How: To create your own detailed curb lines, follow this workflow:

  1. Curb line data:
    1. If you don’t have good curb line or edge of pavement data to begin with you will need to capture it. To capture this level of detail, we used high resolution imagery (three-inch pixel resolution color satellite imagery).
    2. If you do have curb line data, then you will need to create polygons. The obvious way to try is the Line to Polygon tool, however, any flaws in the curb line data’s geometry, like small breaks where the lines should be connected, will cause problems. Because this map was small we deemed it would be faster to create the block polygons with the Editor’s trace tool.
  2. For this map, there was no edge of pavement data available, but since high resolution imagery was available, and since it would only take a day of effort, we decided to capture the block polygons. This was the basic procedure we used:
    1. In ArcCatalog, we created a new polygon feature class. We added an integer field to denote the type of block. At the time we were capturing the blocks, we did not know whether the blocks that were under construction would be drawn with a different symbol on the map; it turned out that they did not.
    2. Because the map scale was going to be between 1:5,000 and 1:7,500, the scale that the blocks needed to be captured at in order to have the expected look of geographic features versus coarse geometric figures, was 1:500. A good rule of thumb when capturing features from imagery is to zoom in by a factor of 10; the result will look finished and any geometric oddities will be too small to notice.
    3. The block geometry was captured by using two of the sketch tools in the Editor. To learn the basics about creating features in the Editor click here. First the straight edges of the blocks were captured using the Sketch tool, which is the default editing tool for creating new polygons. While sketching the block edges, some curves were encountered. Typically these were unbalanced S-shapes where one half of the S was considerably smaller than the other half. This meant two curves were needed; to create these, the Arc tool was used. While sketching a new polygon the sketch tool can be changed at any time. The first arc was created to be tangent to the last straight segment that was drawn. The second curve was created tangent to the endpoint of the first Arc (see below). There were also curves that effected round-overs at corners and just one curve was used for these.
    4. Example of sketching curves with the sketch construction tools.
      Starting with the sketch tool the rightmost vertex was first created, then the Arc tool (or Endpoint Arc tool) was used for the next two vertexes, then the Sketch tool for the next, and then the Arc tool for the last vertex at the left.
    1. To make it easier to switch between the Sketch tool and the Arc tool, a custom toolbar was created. The tools that were commonly used while editing the blocks were added to this toolbar, which while editing, was kept floating close at hand, the blocks, making it easy to switch tools (no extra clicks, drags, or long journeys for the mouse).

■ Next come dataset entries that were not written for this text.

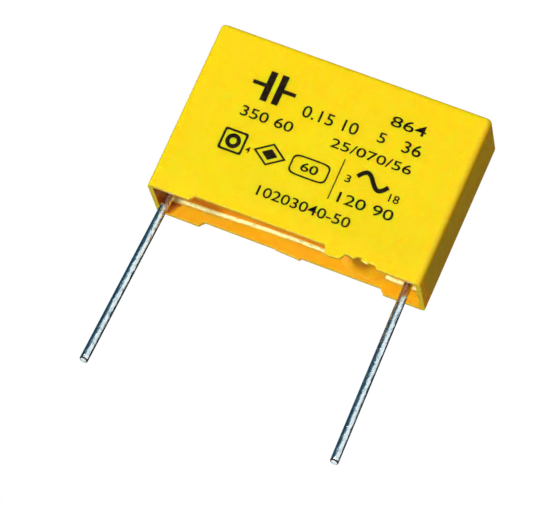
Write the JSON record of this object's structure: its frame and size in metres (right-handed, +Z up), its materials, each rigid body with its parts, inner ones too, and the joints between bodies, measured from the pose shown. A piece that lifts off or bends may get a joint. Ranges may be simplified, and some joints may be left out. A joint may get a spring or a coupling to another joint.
{
  "type": "box film capacitor",
  "caption": "Flat rectangular film capacitor for a through-hole board: a moulded case on stand-off feet, cast in resin, with straight tinned wire leads that point down from its open side.",
  "frame": {"origin": "centre of the seating plane, midway along the case and across it, where the stand-off feet meet the board", "axes": "+Z up, away from the board and towards the closed end of the case; +X along the row of leads; -Y is the way the marked face looks"},
  "size_m": [0.026, 0.007, 0.0331],
  "materials": {
    "case_plastic": "moulded polyester, satin gloss",
    "casting_resin": "cast epoxy, glossy",
    "metallised_film": "polypropylene film with a vapour-deposited metal layer",
    "plain_film": "clear film in several turns",
    "sprayed_metal": "sprayed zinc, dull and grainy",
    "tinned_wire": "bright tinned wire",
    "marking_ink": "printed marking, black ink, plain figures and shapes"
  },
  "bodies": {
    "root": {"case": "case_plastic", "resin_fill": "casting_resin", "film_winding": "metallised_film", "outer_wrap": "plain_film", "end_spray_left": "sprayed_metal", "end_spray_right": "sprayed_metal", "lead_left": "tinned_wire", "lead_right": "tinned_wire"}
  },
  "joints": []
}
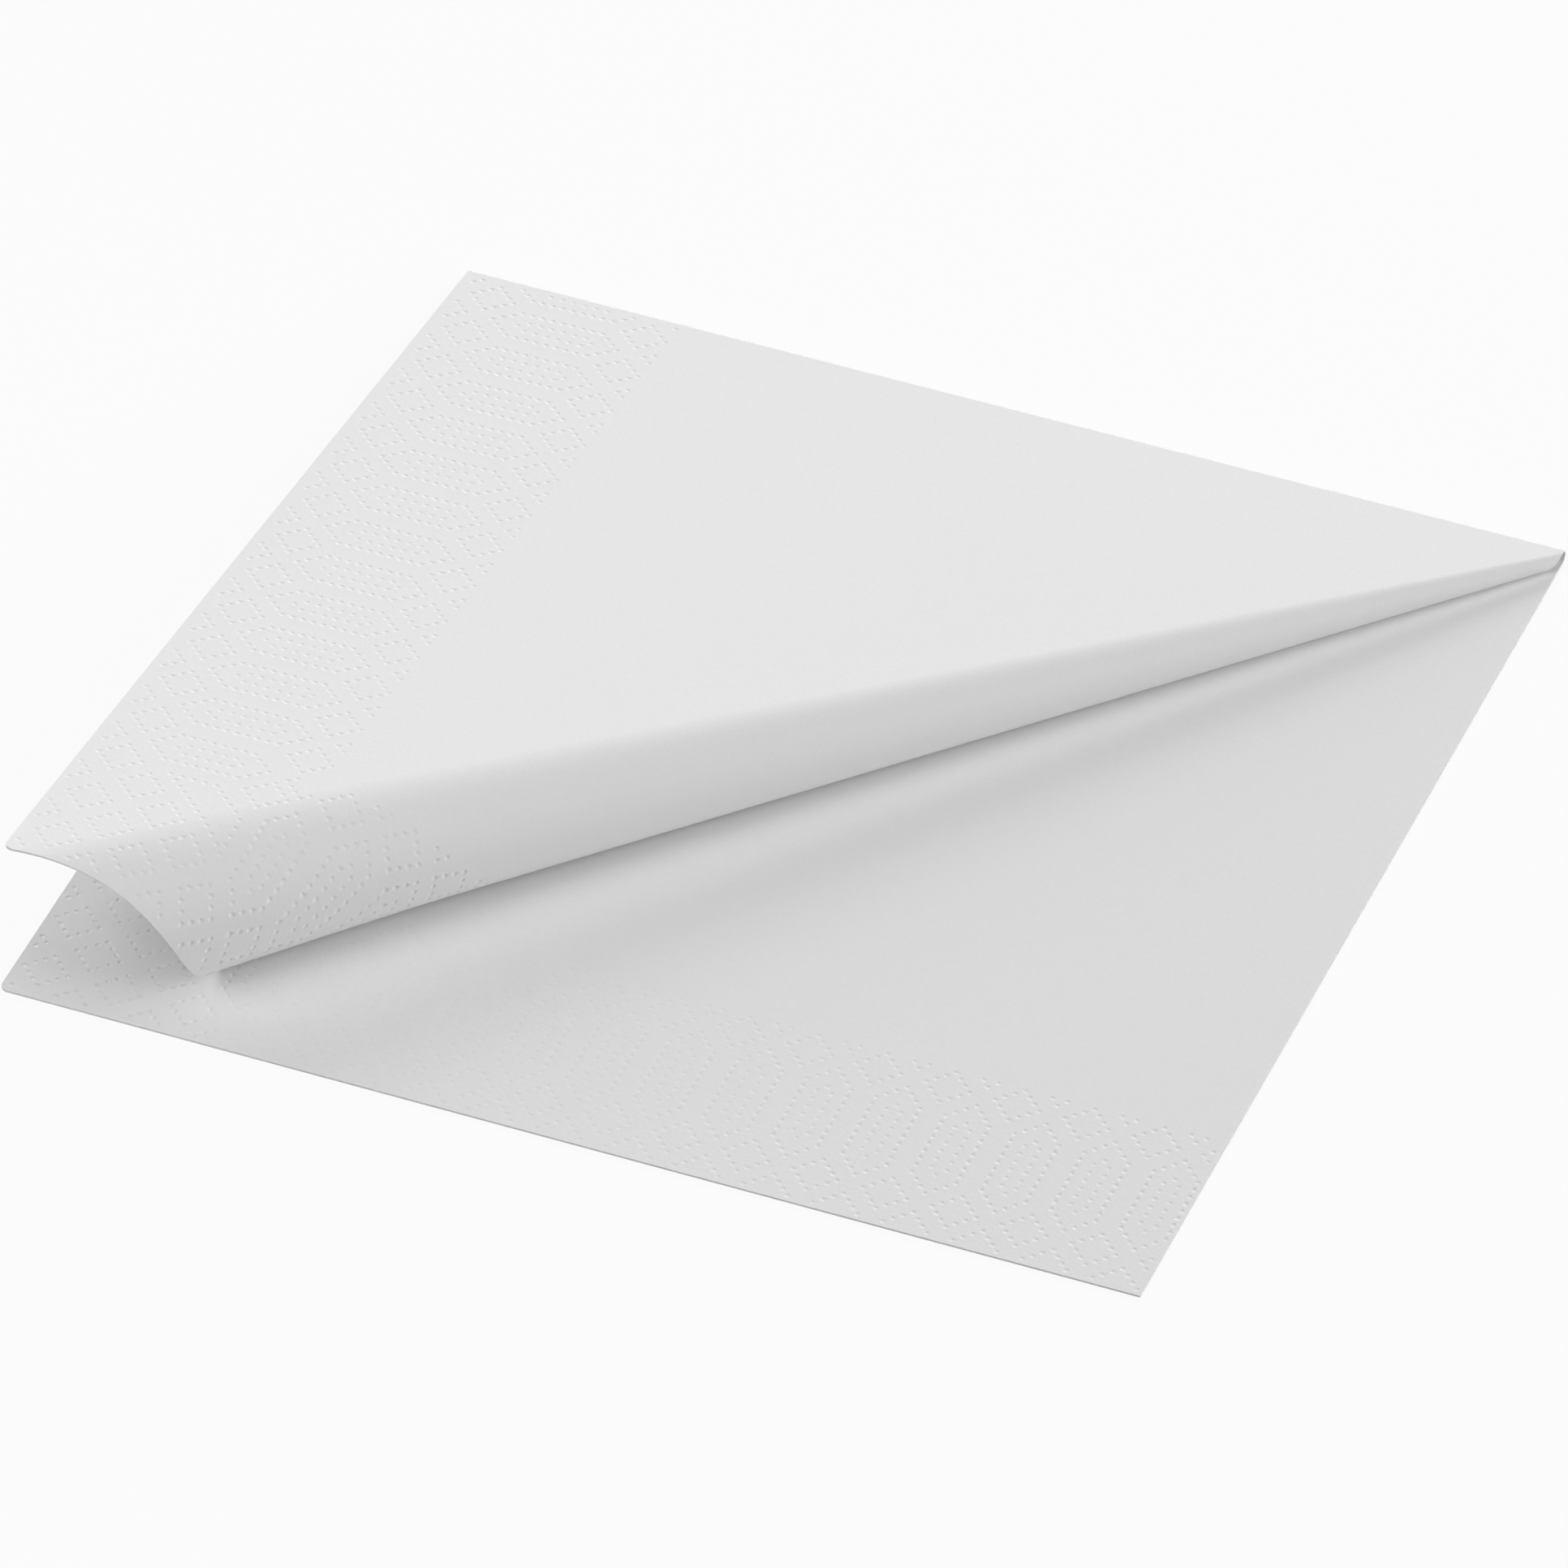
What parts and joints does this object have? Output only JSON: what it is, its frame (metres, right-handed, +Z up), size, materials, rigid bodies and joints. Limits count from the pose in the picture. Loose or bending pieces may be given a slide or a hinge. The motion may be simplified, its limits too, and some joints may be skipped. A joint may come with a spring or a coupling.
{
  "type": "paper napkin",
  "caption": "White paper napkin folded to a quarter, with an embossed dot border and its upper leaf half rolled under on a diagonal.",
  "frame": {"origin": "centre of the folded square, on the surface that the napkin lies on", "axes": "+Z up out of the table, +Y towards the back fold, +X towards the side fold, so that the open edges face -X and -Y"},
  "size_m": [0.165, 0.165, 0.025],
  "materials": {
    "tissue": "matte"
  },
  "bodies": {
    "root": {"napkin": "tissue"}
  },
  "joints": []
}
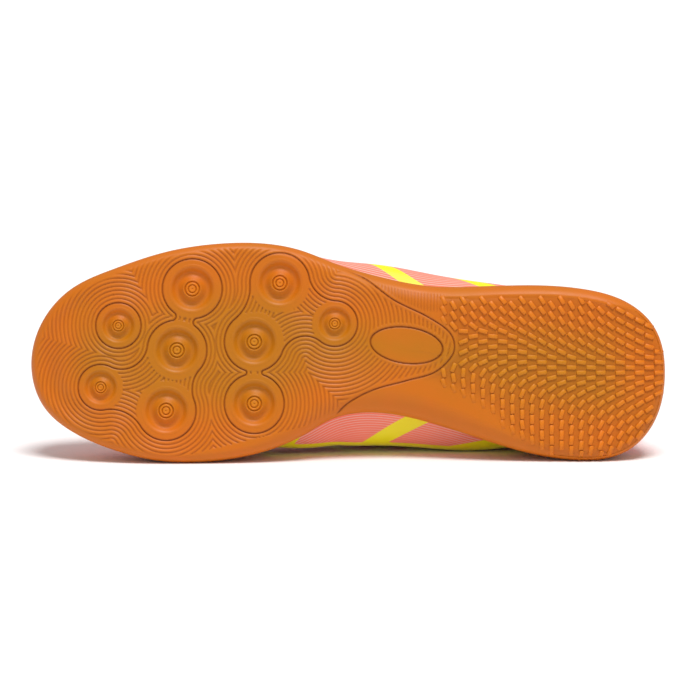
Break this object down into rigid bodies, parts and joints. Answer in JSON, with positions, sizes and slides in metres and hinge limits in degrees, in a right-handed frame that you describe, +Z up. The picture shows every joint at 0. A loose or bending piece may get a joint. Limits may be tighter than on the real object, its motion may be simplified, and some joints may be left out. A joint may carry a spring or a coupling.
{
  "type": "indoor soccer shoe",
  "caption": "Left low-cut indoor soccer shoe on its side: gum rubber cup sole with round pivot pods, coral textile upper, padded collar, tongue and lace.",
  "frame": {"origin": "bottom centre of the shoe's box as it lies on its medial side", "axes": "+X runs from the toe to the heel, -Y is the side that the tread faces, tipped up by about 8 degrees of lean, and +Z is up, towards the shoe's lateral side"},
  "size_m": [0.29, 0.0956, 0.0991],
  "materials": {
    "gum_rubber": "moulded gum rubber, warm amber, satin",
    "coral_textile": "coated coral textile with fine pale lines, matt",
    "sock_liner": "brushed textile over foam, matt",
    "tongue_mesh": "padded mesh, matt",
    "lace_weave": "woven lace, matt"
  },
  "bodies": {
    "root": {"outsole": "gum_rubber", "upper": "coral_textile", "insole": "sock_liner", "tongue": "tongue_mesh", "lace": "lace_weave"}
  },
  "joints": []
}
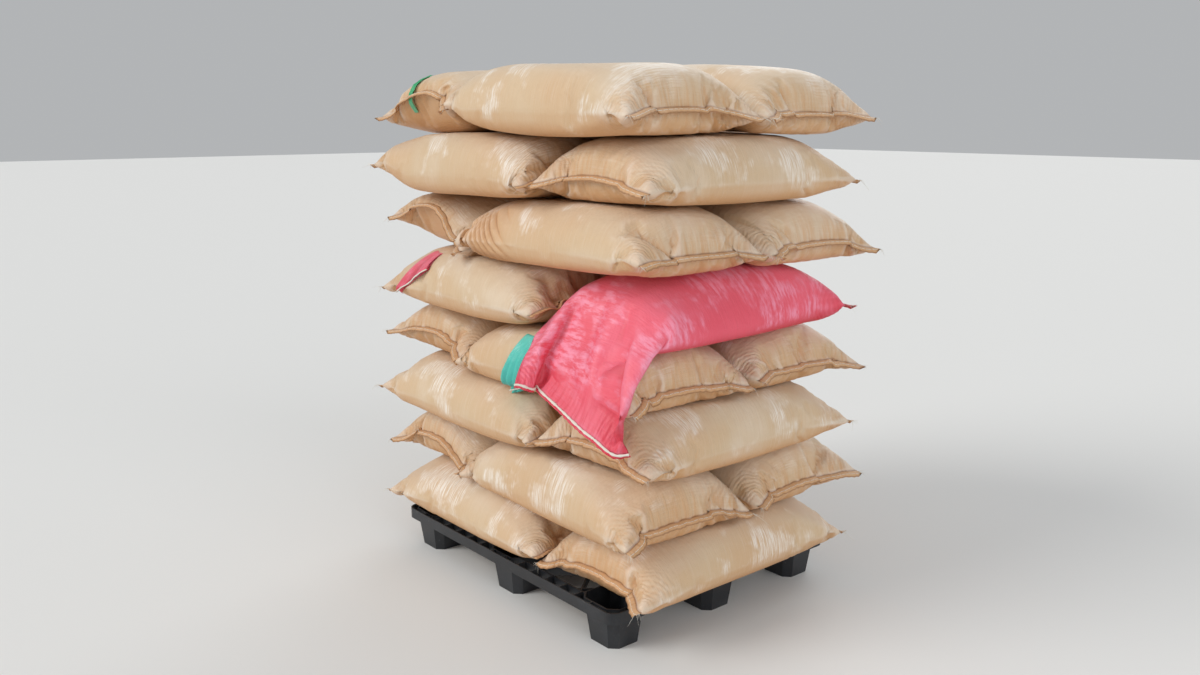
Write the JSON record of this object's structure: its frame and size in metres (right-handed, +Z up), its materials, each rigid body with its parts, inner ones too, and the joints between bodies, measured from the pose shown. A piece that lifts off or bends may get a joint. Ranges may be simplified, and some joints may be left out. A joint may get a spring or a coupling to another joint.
{
  "type": "pallet of sacks",
  "caption": "Loaded pallet: full woven grain sacks stacked in crossed layers on a black nestable plastic pallet with open fork ways.",
  "frame": {"origin": "on the floor, under the middle of the outline of the whole load", "axes": "+Z up, +X along the pallet's long side, and -Y out of the side towards which the crosswise sacks' sewn mouths point"},
  "size_m": [1.4894, 1.1352, 1.754],
  "materials": {
    "pallet_plastic": "satin, scuffed, dusty",
    "tan_weave": "woven polypropylene tape, soft sheen",
    "red_weave": "woven polypropylene tape, soft sheen",
    "teal_weave": "woven polypropylene tape, soft sheen"
  },
  "bodies": {
    "root": {"pallet": "pallet_plastic", "sack_1_front": "tan_weave", "sack_1_back": "tan_weave", "sack_1_cross": "tan_weave", "sack_2_front": "tan_weave", "sack_2_back": "tan_weave", "sack_2_cross": "tan_weave", "sack_3_front": "tan_weave", "sack_3_back": "tan_weave", "sack_3_cross": "tan_weave", "sack_4_front": "tan_weave", "sack_4_back": "tan_weave", "sack_4_cross": "tan_weave", "sack_5_front": "tan_weave", "sack_5_back": "tan_weave", "red_sack_5_cross": "red_weave", "sack_6_front": "tan_weave", "sack_6_back": "tan_weave", "sack_6_cross": "tan_weave", "sack_7_front": "tan_weave", "sack_7_back": "tan_weave", "sack_7_cross": "tan_weave", "sack_8_front": "tan_weave", "sack_8_back": "tan_weave", "sack_8_cross": "tan_weave", "red_sack_corner": "red_weave", "teal_sack_corner": "teal_weave"}
  },
  "joints": []
}
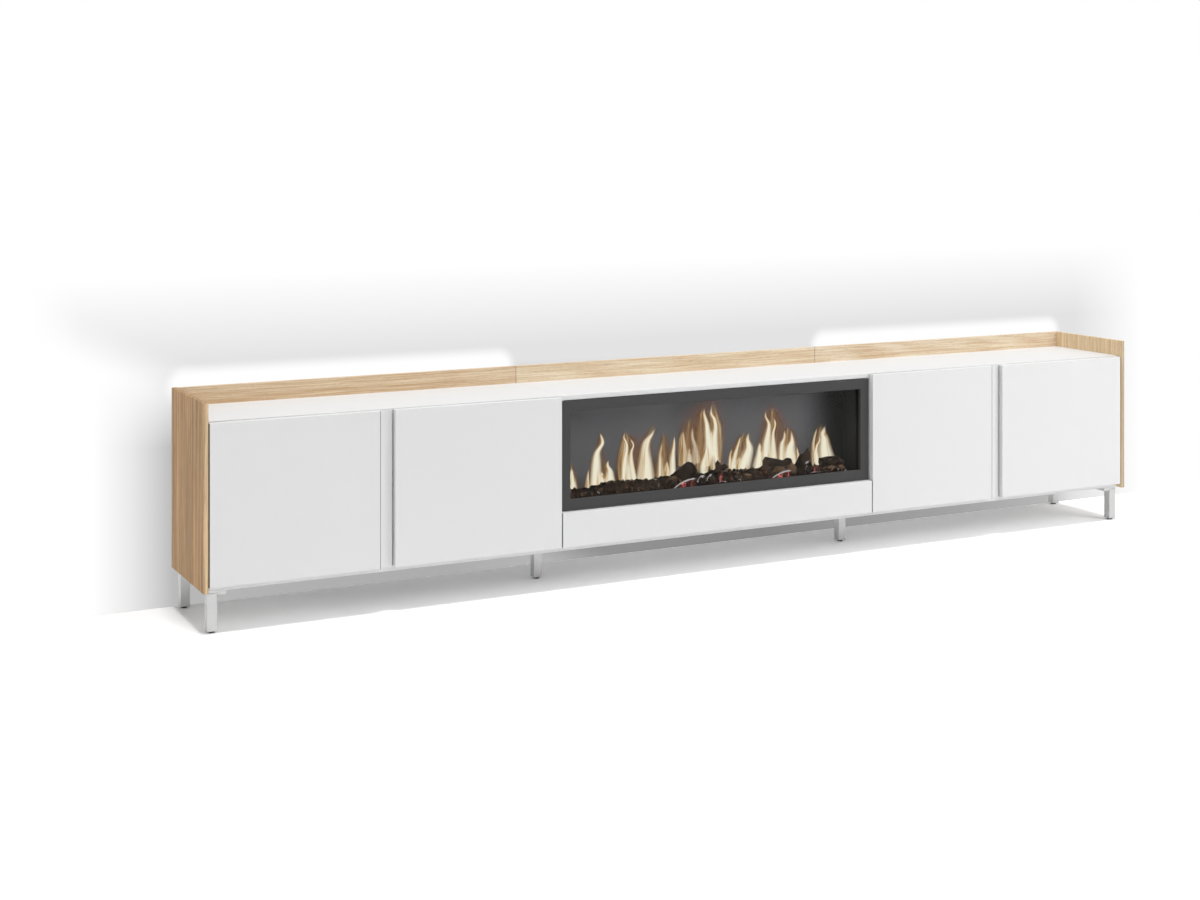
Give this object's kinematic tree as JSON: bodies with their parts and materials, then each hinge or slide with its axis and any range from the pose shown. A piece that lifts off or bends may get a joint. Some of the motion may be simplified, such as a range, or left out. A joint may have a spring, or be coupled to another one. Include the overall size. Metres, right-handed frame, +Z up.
{
  "type": "low television unit with electric fireplace",
  "caption": "Long low television unit on square metal legs: oak ends and upstand, white doors with finger pulls, an electric fireplace over a drop-down flap.",
  "frame": {"origin": "middle of the bounding box at floor level, under the glides", "axes": "+X along the length towards the right end as seen from the front, +Y from the front to the back, +Z up"},
  "size_m": [3.6, 0.384, 0.694],
  "materials": {
    "oak": "light oak veneer, satin",
    "white_board": "white melamine-faced board, matt",
    "white_lacquer": "white lacquered board, silk matt",
    "back_sheet": "thin white hardboard",
    "grey_steel": "light grey satin coated steel",
    "hinge_nickel": "nickel plated",
    "black_plastic": "moulded",
    "dark_trim": "dark grey powder coat",
    "dark_casing": "matt black coated sheet",
    "glass": "clear",
    "flame_screen": "smoked, half-mirrored",
    "ember": "moulded resin, painted as embers and burnt logs",
    "bright_foil": "polished",
    "motor_steel": "plated can",
    "light_strip": "opal diffuser, lit"
  },
  "bodies": {
    "cabinet": {"side_panel_left": "oak", "side_panel_right": "oak", "upstand_left": "oak", "upstand_centre": "oak", "upstand_right": "oak", "top_board_left": "white_board", "top_board_centre": "white_board", "top_board_right": "white_board", "bottom_board_left": "white_board", "bottom_board_centre": "white_board", "bottom_board_right": "white_board", "gable_left": "white_board", "gable_centre_left": "white_board", "gable_centre_right": "white_board", "gable_right": "white_board", "back_panel_left": "back_sheet", "back_panel_centre": "back_sheet", "back_panel_right": "back_sheet", "shelf_left": "white_board", "shelf_right": "white_board", "hinge_1_upper": "hinge_nickel", "hinge_1_lower": "hinge_nickel", "hinge_2_upper": "hinge_nickel", "hinge_2_lower": "hinge_nickel", "hinge_3_upper": "hinge_nickel", "hinge_3_lower": "hinge_nickel", "hinge_4_upper": "hinge_nickel", "hinge_4_lower": "hinge_nickel", "flap_hinge_left": "hinge_nickel", "flap_hinge_right": "hinge_nickel", "fire_shelf": "white_board", "fire_frame": "dark_trim", "fire_glass": "glass", "fire_casing": "dark_casing", "flame_screen": "flame_screen", "ember_bed": "ember", "flicker_motor": "motor_steel", "fire_light_bar": "light_strip", "light_strip_left": "light_strip", "light_strip_right": "light_strip", "leg_front_left": "grey_steel", "leg_back_left": "grey_steel", "leg_middle_left": "grey_steel", "leg_middle_right": "grey_steel", "leg_front_right": "grey_steel", "leg_back_right": "grey_steel"},
    "door_1": {"door_1": "white_lacquer", "finger_pull_left": "white_lacquer"},
    "door_2": {"door_2": "white_lacquer"},
    "door_3": {"door_3": "white_lacquer", "finger_pull_right": "white_lacquer"},
    "door_4": {"door_4": "white_lacquer"},
    "flap": {"flap": "white_lacquer"},
    "flicker_rod": {"flicker_rod": "bright_foil"},
    "glide_front_left": {"glide_front_left": "black_plastic"},
    "glide_back_left": {"glide_back_left": "black_plastic"},
    "glide_middle_left": {"glide_middle_left": "black_plastic"},
    "glide_middle_right": {"glide_middle_right": "black_plastic"},
    "glide_front_right": {"glide_front_right": "black_plastic"},
    "glide_back_right": {"glide_back_right": "black_plastic"}
  },
  "joints": [
    {"name": "door_1_hinge", "type": "hinge", "parent": "cabinet", "child": "door_1", "pos_m": [-1.78, -0.192, 0.142], "axis": [0, 0, -1], "range_deg": [0, 105]},
    {"name": "door_2_hinge", "type": "hinge", "parent": "cabinet", "child": "door_2", "pos_m": [-0.617, -0.192, 0.142], "axis": [0, 0, 1], "range_deg": [0, 105]},
    {"name": "door_3_hinge", "type": "hinge", "parent": "cabinet", "child": "door_3", "pos_m": [0.617, -0.192, 0.142], "axis": [0, 0, -1], "range_deg": [0, 105]},
    {"name": "door_4_hinge", "type": "hinge", "parent": "cabinet", "child": "door_4", "pos_m": [1.78, -0.192, 0.142], "axis": [0, 0, 1], "range_deg": [0, 105]},
    {"name": "flap_hinge", "type": "hinge", "parent": "cabinet", "child": "flap", "pos_m": [0, -0.17, 0.141], "axis": [1, 0, 0], "range_deg": [0, 90]},
    {"name": "flicker_rod_spin", "type": "hinge", "parent": "cabinet", "child": "flicker_rod", "pos_m": [0, -0.0237, 0.3158], "axis": [1, 0, 0], "continuous": true},
    {"name": "glide_front_left_screw", "type": "slide", "parent": "cabinet", "child": "glide_front_left", "axis": [0, 0, -1], "range_m": [0, 0.01]},
    {"name": "glide_back_left_screw", "type": "slide", "parent": "cabinet", "child": "glide_back_left", "axis": [0, 0, -1], "range_m": [0, 0.01]},
    {"name": "glide_middle_left_screw", "type": "slide", "parent": "cabinet", "child": "glide_middle_left", "axis": [0, 0, -1], "range_m": [0, 0.01]},
    {"name": "glide_middle_right_screw", "type": "slide", "parent": "cabinet", "child": "glide_middle_right", "axis": [0, 0, -1], "range_m": [0, 0.01]},
    {"name": "glide_front_right_screw", "type": "slide", "parent": "cabinet", "child": "glide_front_right", "axis": [0, 0, -1], "range_m": [0, 0.01]},
    {"name": "glide_back_right_screw", "type": "slide", "parent": "cabinet", "child": "glide_back_right", "axis": [0, 0, -1], "range_m": [0, 0.01]}
  ]
}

      Custom Editing Toolbar image
    2. When creating polygons that contain curves and straight segments, start sketching the polygon in the middle of a straight segment, because finishing a curve at the starting point of the polygon is very difficult to accomplish correctly. If the side of the polygon that was used to start and end the sketch is not straight, use the Reshape Edit Task to connect the vertexes on either side of the endpoints.
    3. When making compound curves it sometimes helps to zoom in a bit more and add a very short straight segment. This is shown in the picture above; the segment to the right of the red vertex is straight.
    4. When creating a curve that is unbalanced, such as the one shown above, create multiple shorter curves along the path of the unbalanced curve. Try to see the curve as a series of smaller curves that link up at tangent points—this will guide where curves should start and end.
    5. Because sketching curves with the Arc tool takes some practice, even with the above tips, it may be easier for beginners to use the Endpoint Arc tool, which works by first defining the start and end points of an arc, then defining the amount of deflection as the last operation.
    6. Sometimes the shape of one block was identical or very close to being so with another block. In those cases it was much easier to copy, paste, and move the new block rather than repetitively digitize the same shape.